The exercise. Restate word for word the lines that begin the listing and end with the line holding "socket_edge = 0.05; // [0.05:0.05:0.3]".

Data segment.
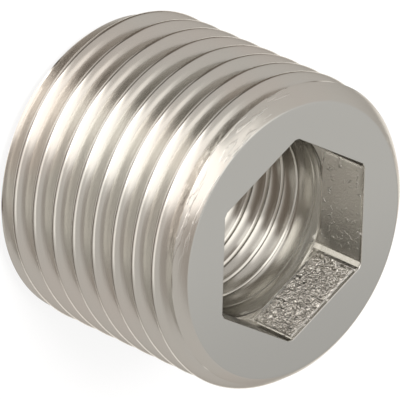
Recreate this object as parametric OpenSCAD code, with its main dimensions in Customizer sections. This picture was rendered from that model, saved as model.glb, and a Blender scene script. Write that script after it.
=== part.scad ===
// Hollow threaded pipe plug, turned from one bar. A parallel pipe thread covers the outside,
// a hexagon socket for a key opens the outer end, and a smaller pipe thread fills the bore
// from the inner end. The plug stands on its inner end with the socket facing up, and one
// corner of the socket points along +X.

/* [Body] */
// Length over both end faces
body_length = 17; // [15:0.5:26]
// How far the chamfer at the socket end goes in and down
outer_chamfer = 1.2; // [0.8:0.05:1.5]
// Radius of the bulge that softens this chamfer
outer_bulge_r = 3.4; // [1.8:0.1:6]
// How far the plain chamfer at the inner end goes in and up
inner_chamfer = 1.1; // [0.6:0.1:1.5]

/* [Outside thread] */
// Diameter over the crests
thread_d = 20.65; // [20.4:0.05:26]
// Distance from one crest to the next
thread_pitch = 1.814; // [1.6:0.002:2.1]
// Depth from crest to root
thread_depth = 1.12; // [0.9:0.01:1.2]
// Angle between the two flanks of a ridge
thread_angle = 55; // [50:1:60]
// How far below the outer face the first whole crest passes the +X side
first_crest = 2.15; // [1.8:0.01:3.6]

/* [Hexagon socket] */
// Width across the flats
socket_flats = 12.05; // [11.9:0.05:12.8]
// Depth below the outer face
socket_depth = 3.8; // [3:0.1:6]
// Width of the broken edge round the mouth
socket_edge = 0.05; // [0.05:0.05:0.3]

/* [Threaded bore] */
// Diameter over the crests of the inside thread
bore_d = 11.8; // [10.8:0.1:11.9]
// Diameter of the tool relief behind the socket
relief_d = 12.2; // [12.1:0.1:13.3]
// Width of the relief at its full diameter
relief_width = 0.8; // [0.4:0.1:1.5]
// Diameter of the countersink at the inner end
countersink_d = 13.4; // [12.5:0.1:14.5]

/* [Hidden] */
$fn = 96;

// Steps in one turn of the outside thread, and on one rounded crest or root
turn_steps = 60;
round_steps = 2;
// How far cutting shapes go past the surfaces that they open
past = 1;

crest_r = thread_d / 2;
root_r = crest_r - thread_depth;
half_angle = thread_angle / 2;
// A full sharp ridge is taller than the thread: what is missing is rounded off, half at each end
sharp_height = thread_pitch / (2 * tan(half_angle));
ridge_round = (sharp_height - thread_depth) / 2 / (1 / sin(half_angle) - 1);

// One pitch of the thread's outline as [height, radius], from a rounded crest to the next
round_angles = [for (i = [0:round_steps]) (2 * i / round_steps - 1) * (90 - half_angle)];
crest_points = [for (a = round_angles) [ridge_round * sin(a), crest_r - ridge_round * (1 - cos(a))]];
root_points = [
    for (a = round_angles) [thread_pitch / 2 + ridge_round * sin(a), root_r + ridge_round * (1 - cos(a))]
];
ridge_points = concat(crest_points, root_points);

// The threaded rod runs past both ends of the body: its two helical ends are cut away
turns_below = ceil((body_length - first_crest) / thread_pitch) + 1;
turns_above = ceil((first_crest + ridge_round) / thread_pitch);
rod_turns = turns_below + turns_above;
rod_foot = body_length - first_crest - turns_below * thread_pitch;

// A point of the screw surface after step i of the helix, at point j of the outline
function screw_point(i, j) =
    let (turn = 360 * i / turn_steps, p = ridge_points[j])
    [p[1] * cos(turn), p[1] * sin(turn), rod_foot + p[0] + thread_pitch * i / turn_steps];

// A right-hand threaded rod as one closed surface. The strip of one turn is stitched to the
// next turn, and a fan closes each end.
module threaded_rod() {
    row = len(ridge_points);
    steps = rod_turns * turn_steps;
    edge_start = (steps + 1) * row;
    foot = edge_start + turn_steps;
    head = foot + 1;
    // Where a point is in the list: the outline's end is the start of the next turn's outline
    function place(i, j) =
        j == row ? place(i + turn_steps, 0) :
        i <= steps ? i * row + j : edge_start + i - steps - 1;
    strip_points = [for (i = [0:steps]) for (j = [0:row - 1]) screw_point(i, j)];
    top_edge = [for (i = [steps + 1:steps + turn_steps]) screw_point(i, 0)];
    foot_point = [0, 0, rod_foot];
    head_point = [0, 0, rod_foot + (rod_turns + 1) * thread_pitch];
    sides = [
        for (i = [0:steps - 1]) for (j = [0:row - 1])
            each [
                [place(i, j), place(i, j + 1), place(i + 1, j)],
                [place(i + 1, j), place(i, j + 1), place(i + 1, j + 1)]
            ]
    ];
    foot_fan = concat(
        [for (i = [0:turn_steps - 1]) [foot, place(i, 0), place(i + 1, 0)]],
        [for (j = [0:row - 1]) [foot, place(0, j + 1), place(0, j)]]
    );
    head_fan = concat(
        [for (i = [0:turn_steps - 1]) [head, place(steps + i + 1, 0), place(steps + i, 0)]],
        [for (j = [0:row - 1]) [head, place(steps, j), place(steps, j + 1)]]
    );
    polyhedron(concat(strip_points, top_edge, [foot_point, head_point]), concat(sides, foot_fan, head_fan));
}

// The turned blank: a flat outer face, a softened chamfer and a plain chamfer at the inner end
module turned_blank() {
    wide = crest_r + past;
    half_chord = outer_chamfer / sqrt(2);
    // How far in and down the centre of the bulge lies from the corner of the blank
    bulge_inset = outer_chamfer / 2 + sqrt((outer_bulge_r ^ 2 - half_chord ^ 2) / 2);
    rotate_extrude()
        difference() {
            polygon([
                [0, 0],
                [crest_r - inner_chamfer, 0],
                [wide, inner_chamfer + past],
                [wide, body_length],
                [0, body_length]
            ]);
            translate([crest_r - bulge_inset, body_length - bulge_inset])
                difference() {
                    square(bulge_inset + 2 * past);
                    circle(outer_bulge_r);
                }
        }
}

// The hexagon socket with its broken edge
module socket() {
    corner_r = socket_flats / 2 / cos(30);
    edge_r = (socket_flats / 2 + socket_edge) / cos(30);
    translate([0, 0, body_length - socket_depth])
        cylinder(r = corner_r, h = socket_depth + past, $fn = 6);
    translate([0, 0, body_length - socket_edge])
        cylinder(r1 = corner_r, r2 = edge_r, h = socket_edge, $fn = 6);
}

// The bore with the relief behind the socket and the countersink at the inner end
module bore() {
    relief_top = body_length - socket_depth;
    relief_step = (relief_d - bore_d) / 2;
    sink_step = (countersink_d - bore_d) / 2;
    translate([0, 0, -past])
        cylinder(d = bore_d, h = relief_top + past);
    translate([0, 0, relief_top - relief_width])
        cylinder(d = relief_d, h = relief_width);
    translate([0, 0, relief_top - relief_width - relief_step])
        cylinder(d1 = bore_d, d2 = relief_d, h = relief_step);
    translate([0, 0, -past])
        cylinder(d1 = countersink_d + 2 * past, d2 = bore_d, h = sink_step + past);
}

module hollow_plug() {
    color([0.72, 0.70, 0.67])
        difference() {
            intersection() {
                threaded_rod();
                turned_blank();
            }
            socket();
            bore();
        }
}

hollow_plug();
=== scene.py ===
import math

import bmesh
import bpy
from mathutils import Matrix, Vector, noise


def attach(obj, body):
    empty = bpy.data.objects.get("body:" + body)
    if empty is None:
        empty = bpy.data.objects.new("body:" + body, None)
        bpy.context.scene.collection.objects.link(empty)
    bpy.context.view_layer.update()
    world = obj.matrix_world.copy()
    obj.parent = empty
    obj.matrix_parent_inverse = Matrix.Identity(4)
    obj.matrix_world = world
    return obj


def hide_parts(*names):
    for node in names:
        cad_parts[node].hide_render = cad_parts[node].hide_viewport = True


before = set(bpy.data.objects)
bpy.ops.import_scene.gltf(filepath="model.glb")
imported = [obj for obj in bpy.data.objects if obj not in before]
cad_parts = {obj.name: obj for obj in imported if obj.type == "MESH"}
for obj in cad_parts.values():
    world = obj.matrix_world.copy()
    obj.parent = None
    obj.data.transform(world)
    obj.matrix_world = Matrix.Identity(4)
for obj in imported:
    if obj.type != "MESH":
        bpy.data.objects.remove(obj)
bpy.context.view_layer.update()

# Camera, lamps and ground. The plug stands on its inner end on a plain pale floor, and a long
# lens looks down into the socket. The camera is turned on its side, as in the photograph,
# where the plug's axis runs down to the right.
CAMERA_PLACE = (0.39161, -0.01755, 0.34985)
CAMERA_TURN = (-25.357, -43.387, -147.979)
bpy.ops.object.camera_add(location=CAMERA_PLACE, rotation=[math.radians(a) for a in CAMERA_TURN])
camera = bpy.context.object
camera.name = "camera"
camera.data.lens = 740
camera.data.sensor_width = 36
camera.data.clip_start = 0.05
bpy.context.scene.camera = camera
bpy.context.scene.view_settings.view_transform = "Standard"


class Value:
    """A socket with Python's arithmetic: each operation adds one Math node."""

    def __init__(self, socket):
        self.socket = socket

    def maths(self, operation, *others):
        tree = self.socket.id_data
        node = tree.nodes.new("ShaderNodeMath")
        node.operation = operation
        for place, value in zip(node.inputs, (self, *others)):
            put(tree, place, value)
        return Value(node.outputs[0])

    def __add__(self, other): return self.maths("ADD", other)
    def __radd__(self, other): return self.maths("ADD", other)
    def __sub__(self, other): return self.maths("SUBTRACT", other)
    def __rsub__(self, other): return self.maths("MULTIPLY_ADD", -1, other)
    def __mul__(self, other): return self.maths("MULTIPLY", other)
    def __rmul__(self, other): return self.maths("MULTIPLY", other)
    def __truediv__(self, other): return self.maths("DIVIDE", other)
    def clamp(self): return self.maths("ADD", 0).clamped()

    def clamped(self):
        self.socket.node.use_clamp = True
        return self

    def step(self, low, high):
        """0 below low, 1 above high, and a smooth rise between them."""
        t = ((self - low) / (high - low)).clamped()
        return t * t * (3 - 2 * t)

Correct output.
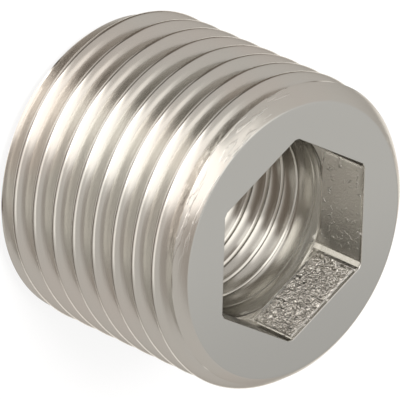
Recreate this object as parametric OpenSCAD code, with its main dimensions in Customizer sections. This picture was rendered from that model, saved as model.glb, and a Blender scene script. Write that script after it.
=== part.scad ===
// Hollow threaded pipe plug, turned from one bar. A parallel pipe thread covers the outside,
// a hexagon socket for a key opens the outer end, and a smaller pipe thread fills the bore
// from the inner end. The plug stands on its inner end with the socket facing up, and one
// corner of the socket points along +X.

/* [Body] */
// Length over both end faces
body_length = 17; // [15:0.5:26]
// How far the chamfer at the socket end goes in and down
outer_chamfer = 1.2; // [0.8:0.05:1.5]
// Radius of the bulge that softens this chamfer
outer_bulge_r = 3.4; // [1.8:0.1:6]
// How far the plain chamfer at the inner end goes in and up
inner_chamfer = 1.1; // [0.6:0.1:1.5]

/* [Outside thread] */
// Diameter over the crests
thread_d = 20.65; // [20.4:0.05:26]
// Distance from one crest to the next
thread_pitch = 1.814; // [1.6:0.002:2.1]
// Depth from crest to root
thread_depth = 1.12; // [0.9:0.01:1.2]
// Angle between the two flanks of a ridge
thread_angle = 55; // [50:1:60]
// How far below the outer face the first whole crest passes the +X side
first_crest = 2.15; // [1.8:0.01:3.6]

/* [Hexagon socket] */
// Width across the flats
socket_flats = 12.05; // [11.9:0.05:12.8]
// Depth below the outer face
socket_depth = 3.8; // [3:0.1:6]
// Width of the broken edge round the mouth
socket_edge = 0.05; // [0.05:0.05:0.3]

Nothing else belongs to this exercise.